The campaign known to Town fans as the ‘minus-30 season’ would have tested the most seasoned pro. Yet the teenager stood up to the challenges that it brought.

“We were trying to build a squad. Trialist after trialist came in during pre-season. All I wanted to do was to play. When we signed Chris Martin on loan we thought ‘hold on, we can get out of this’.

“Physiologically it was very tough. We’d win but still be on minus points. It was very draining. I remember losing 5-1 at Darlington. It’s a long way from home and you’re thinking ‘how do we get out from this?’”

Despite the best efforts of a team constantly playing catch up, the deficit was too big to eat up.

The Town, eventually put out of their misery, could start life in the Conference free from the shackles of points deductions.

However, a different challenge would lie in wait for Howells and the Hatters.

“The expectations went from ‘we’re getting relegated’ to ‘we have to win the league by 5-10 points’,” explains Howells.

“We’d go to away grounds that the club had never been to before. 2,000 Luton fans expecting us to win every game. But we just didn’t have the standard required.”

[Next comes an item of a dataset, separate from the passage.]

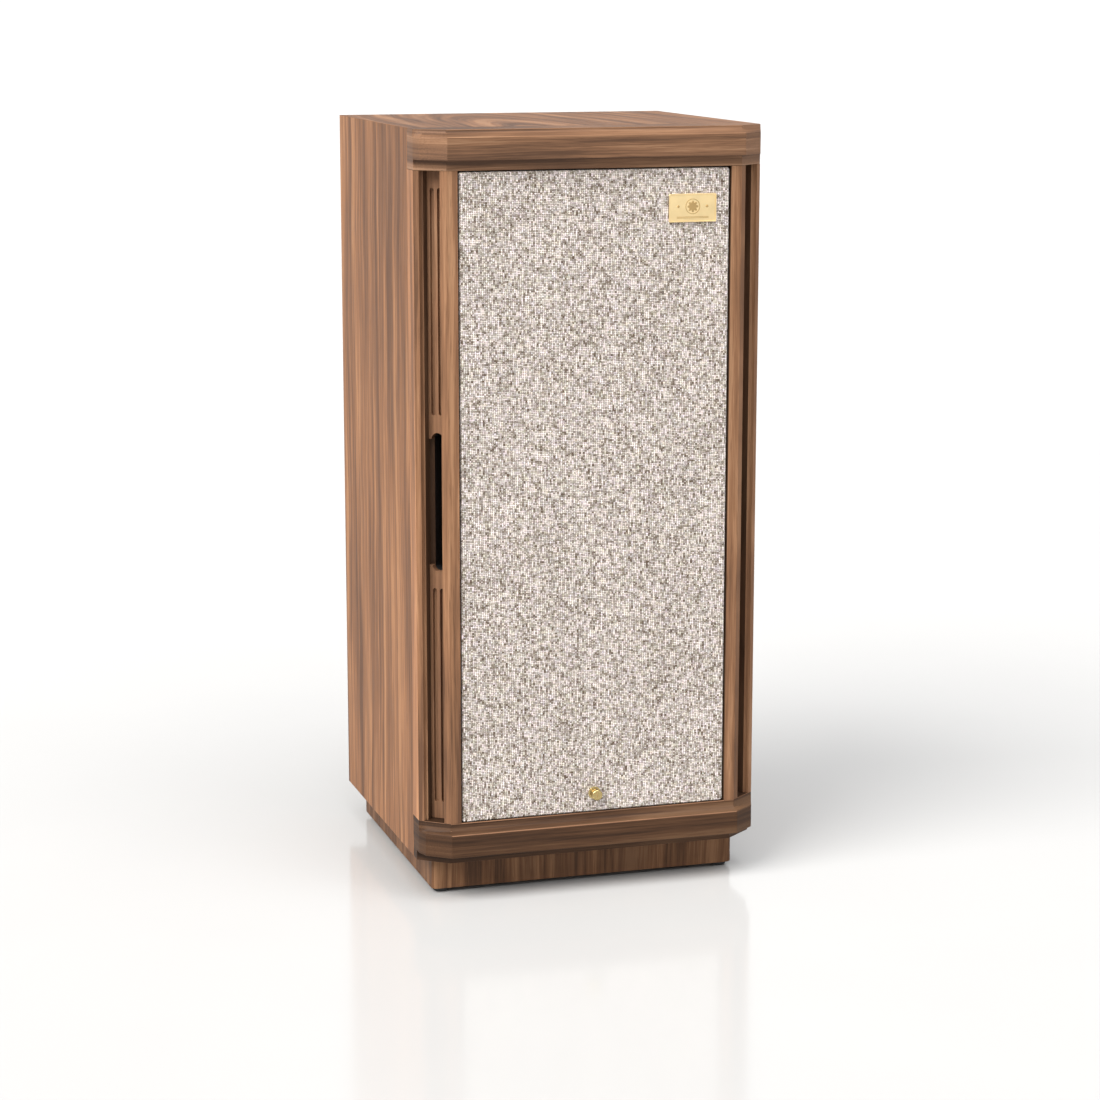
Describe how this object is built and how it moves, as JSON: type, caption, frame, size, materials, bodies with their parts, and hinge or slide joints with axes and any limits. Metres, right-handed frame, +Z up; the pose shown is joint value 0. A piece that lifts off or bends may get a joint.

One season in non-league then became two, three, four and five.

Among them back-to-back play-off final defeats. At no point, however, did he think about leaving for greener pastures.

“I never thought about jumping ship, I was so engrossed in my Luton Town journey,” Howells says honestly.

“The club had supported me and gave me my platform. “That said, the Wimbledon final hit me. Jason Walker’s last-minute header from my cross was inches away from going in.

“It would have been such a relief off my shoulders. To miss out on penalties…

“Then, the following season, against York, an offside decision… it was just another challenge to overcome.”

The seasons of dread begin to mount up in our minds as he chats chronologically through the campaigns. It’s bordering on sadistic.

Yet there is light at the end of the tunnel.

“All managers have different ways of doing things and then the following season John Still came in and got us back to basics,” explains Jake as talk turns to 2013/14.

“One of his first sessions was purely the basics. He was all about the detail. ‘Set pieces and dead balls, that’s how you win leagues,’ he would say. We weren’t going to pass our way out of the division. We needed to be more direct but we had the players to play a bit lop-sided – Paul Benson was the focal point, Andre Gray was higher, Luke Guttridge was pulling the strings.

“Every game was amazing, especially at Kenilworth Road. We felt we’d score in every game. My tally was the best in a season – admittedly I was on penalties! – but I felt full of energy

“Plus we had people like Steve McNulty and Ronnie Henry who had been there and done it. Seen everything you can imagine at this level. Small dressing rooms, horrible pitches. They knew going to Alfreton or Braintree wouldn’t be a walkover.”

Come the end of the season, and after overhauling long-time leaders Cambridge United, the Town were back in the Football League with 101 points and 102 goals crowning a magnificent and significant season. After the years of hurt came a new feeling.

“Relief. The pressure I’d carried for so long, through all the bad times, was off. Seeing the fans on the bus those times… We knew the job the board were doing, rebuilding the club. I was proud to be part of it. To finally get the club back in the Football League was a great moment for everyone involved.”

Jake’s career at Kenilworth Road would end after two seasons back in the Football League at the end of the 2015/16 season.

With 334 appearances for the Town under his belt, only 16 players have played more matches than him in the club’s history.

“The only thing is that I never got a chance to come back and say goodbye or thank you,” says Jake, with a regretful tone.

“But I am proud of what I achieved and my children will grow up seeing me scoring goals on YouTube and that’s enough for me.”

Now working for Foco – supplying merchandise for clubs including Paris Saint-Germain and Bayern Munich – Howells is still involved in the game to some degree, although the use of his left foot has somewhat diminished.

“It keeps me busy,” he says. “But I’d give anything to be back out on the pitch now.”